In possibly 1964 (he never really nailed it down), Michael Bloomfield was a 21 year-old white, well-off son of a pie-case and can-opener magnate, a fledgling Chicago blues guitar player who gave a ride to an established player. Mississippi-born African American Big Joe Williams was four decades older than Bloomfield, a freight-hopper who wrote “Baby Please Don’t Go” and mentored Muddy Waters, Honeyboy Edwards and others. He played a guitar with nine strings. The story Bloomfield published recounting the trip was a surreal picaresque, a tale of racial mentorship coded as a story of a young man and an old man connecting across the age barrier through the power of music. Bloomfield was on the way to becoming one of the most famous guitar players of his day; he’d soon be playing with Dylan and Paul Butterfield. Williams was on his way to nowhere in particular. The book Bloomfield published via small press in 1980, Me and Big Joe, is a small story-telling masterpiece.
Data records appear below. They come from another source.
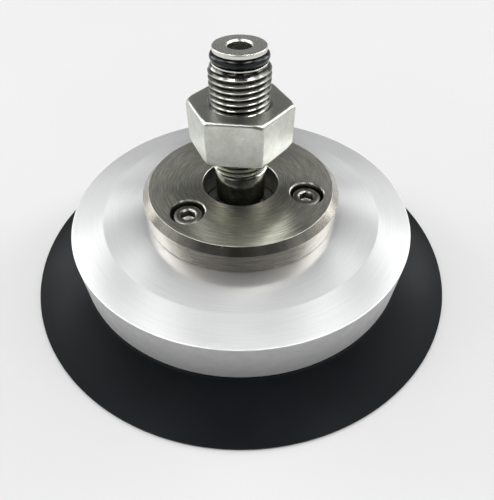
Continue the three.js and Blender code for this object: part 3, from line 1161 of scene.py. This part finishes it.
def filter_screen():
    """Woven wire in a pressed rim."""
    rim = outer("filter_screen")
    rim_inner = rim - 0.8
    rim_half = 0.3
    height = middle("filter_screen")
    count = int(MESH_RADIUS / MESH_PITCH)
    built = bmesh.new()
    for across in (False, True):
        for index in range(-count, count + 1):
            woven_wire(built, index, across, height)
    bmesh.ops.recalc_face_normals(built, faces=built.faces)
    woven = smooth(from_bmesh("filter_screen_finished", built))
    profile = [
        (rim_inner, height - rim_half, 0.12),
        (rim, height - rim_half, 0.12),
        (rim, height + rim_half, 0.12),
        (rim_inner, height + rim_half, 0.12),
    ]
    edge = turned("filter_screen_rim", profile)
    edge.data.materials.append(SPRING_STEEL)
    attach(edge, BODY_OF["filter_screen"])
    placed(woven, "filter_screen", SPRING_STEEL)


holder_plate()
filter_screen()


# ---------------------------------------------------------------- floor, light and camera


def floor():
    built = bmesh.new()
    bmesh.ops.create_grid(built, x_segments=8, y_segments=8, size=3.0)
    sheet = from_bmesh("floor", built)
    material, tree, shader = started("pale_floor", Roughness=0.9, Specular_IOR_Level=0.1)
    grey = tinted(tree, patches(tree, 3), (0.64, 0.64, 0.64), (0.67, 0.67, 0.67))
    link(tree, grey, shader, "Base Color")
    sheet.data.materials.append(material)


LAMP_DISTANCE = 1.8

# Each pair's name, azimuth, elevation, size and watts.
LAMP_PAIRS = [
    ("side", 80, 45, 0.9, 9.6),
    ("low_side", 60, 20, 0.8, 8.0),
    ("high_side", 90, 72, 0.40, 7.0),
    ("back", 40, 48, 0.9, 2.4),
    ("front", 140, 62, 0.55, 2.6),
]


def softbox(name, azimuth, elevation, size, watts):
    """A square lamp that faces the cup. Azimuth is in degrees from +Y towards +X."""
    turn, rise = math.radians(azimuth), math.radians(elevation)
    towards = Vector((math.sin(turn) * math.cos(rise), math.cos(turn) * math.cos(rise), math.sin(rise)))
    data = bpy.data.lights.new(name, "AREA")
    data.shape = "SQUARE"
    data.size = size
    data.energy = watts
    light = bpy.data.objects.new(name, data)
    light.location = towards * LAMP_DISTANCE
    light.rotation_euler = towards.to_track_quat("Z", "Y").to_euler()
    bpy.context.scene.collection.objects.link(light)


def lamps():
    for name, azimuth, elevation, size, watts in LAMP_PAIRS:
        softbox(f"{name}_right", azimuth, elevation, size, watts)
        softbox(f"{name}_left", -azimuth, elevation, size, watts)
    softbox("top_back", 0, 70, 0.6, 0.4)


def world():
    """A room with pale walls and a dark ceiling, and a dark photographer behind the camera."""
    made = bpy.data.worlds.new("room")
    bpy.context.scene.world = made
    made.use_nodes = True
    tree = made.node_tree
    direction = add(tree, "ShaderNodeTexCoord").outputs["Generated"]
    parts = add(tree, "ShaderNodeSeparateXYZ", {0: direction})
    photographer, side_wall, back_wall = 0.12, 1.10, 0.34
    wall = ranged(tree, parts.outputs["Z"], 1.0, 0.0, 0.25, 0.65, "SMOOTHSTEP")
    sideways = add(tree, "ShaderNodeMath", {0: parts.outputs["X"]}, operation="ABSOLUTE").outputs[0]
    in_front = ranged(tree, sideways, photographer, side_wall, 0.0, 0.75, "SMOOTHSTEP")
    level = ranged(tree, parts.outputs["Y"], in_front, back_wall, -0.5, 0.5)
    light = combined(tree, "MULTIPLY", wall, level)
    tree.links.new(light, tree.nodes["Background"].inputs["Color"])


CAMERA_PLACE = (0, -0.0997, 0.1045)
CAMERA_DOWN = math.radians(46.67)
CAMERA_ROLL = math.radians(-0.4)


def camera():
    """Looks down at the cup from in front, close up with a short lens."""
    down, roll = CAMERA_DOWN, CAMERA_ROLL
    forward = Vector((0, math.cos(down), -math.sin(down)))
    up = Vector((0, math.sin(down), math.cos(down)))
    right = Vector((1, 0, 0))
    rolled_right = right * math.cos(roll) + up * math.sin(roll)
    rolled_up = up * math.cos(roll) - right * math.sin(roll)
    data = bpy.data.cameras.new("camera")
    data.sensor_width = 36
    data.lens = 28.8
    data.shift_x = 0.012
    data.clip_start = 0.005
    made = bpy.data.objects.new("camera", data)
    turn = Matrix((rolled_right, rolled_up, -forward)).transposed()
    made.matrix_world = Matrix.Translation(CAMERA_PLACE) @ turn.to_4x4()
    bpy.context.scene.collection.objects.link(made)
    bpy.context.scene.camera = made


floor()
world()
lamps()
camera()
bpy.context.scene.view_settings.view_transform = "Standard"
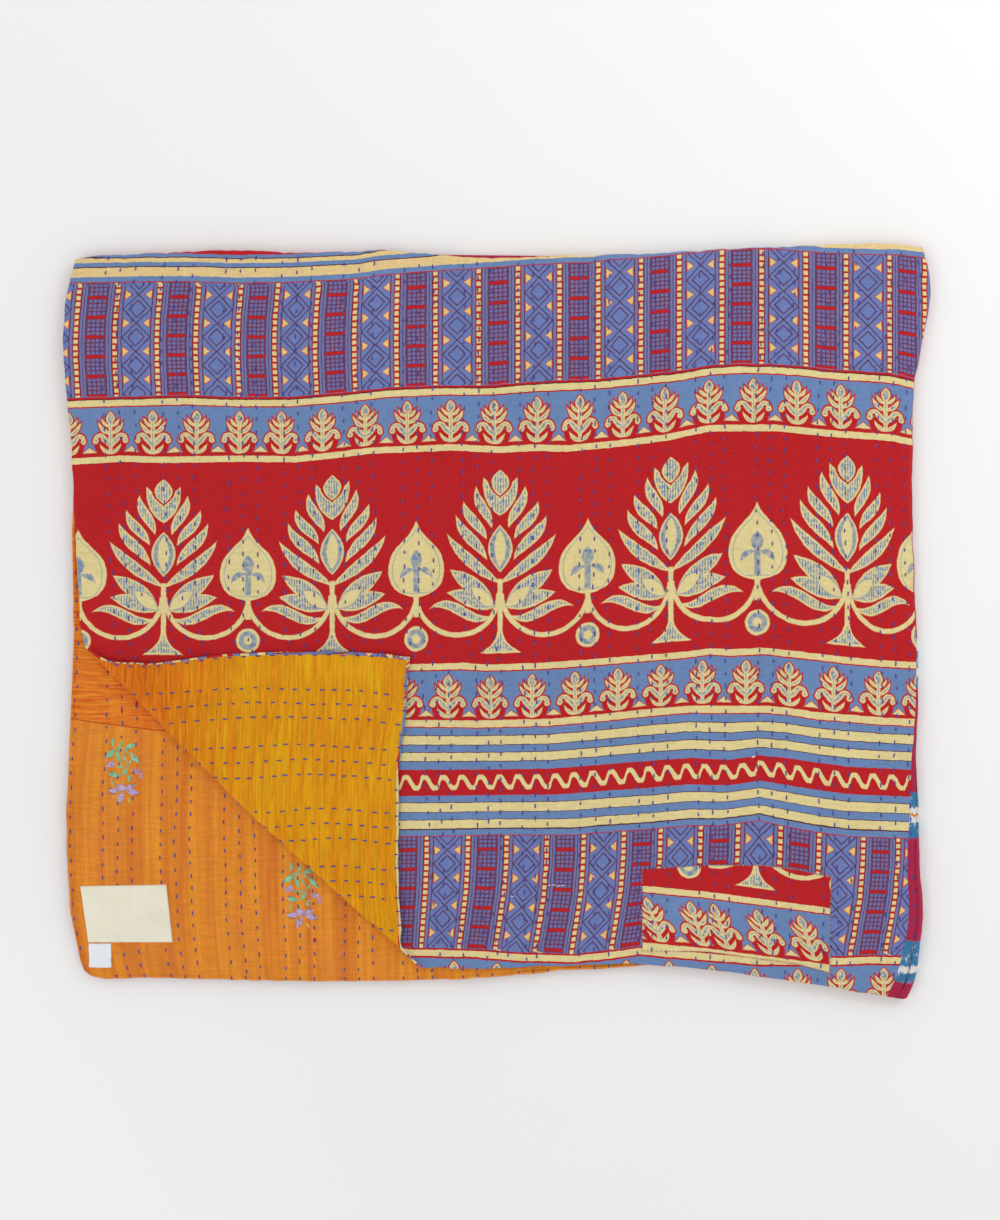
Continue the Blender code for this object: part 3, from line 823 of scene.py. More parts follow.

Me and Big Joe fits into an established narrative of the privileged white innocent seeking the help of the experienced black mentor to obtain essential truths (Huck & Jim; Bill Monroe & Arnold Schultz; Morgan Freeman and…). In recent years, writers have focused attention on how to read the blues musician’s narrative, the first-person account presented as fact yet absorbed as myth, suspected to be fiction yet understood to be loaded with authenticity. What did Bloomfield want us to see, and what do we in fact learn about him from the way he describes a seminal moment in his life? Everything ends in East St. Louis. Where does that leave the white man, the black man, and us?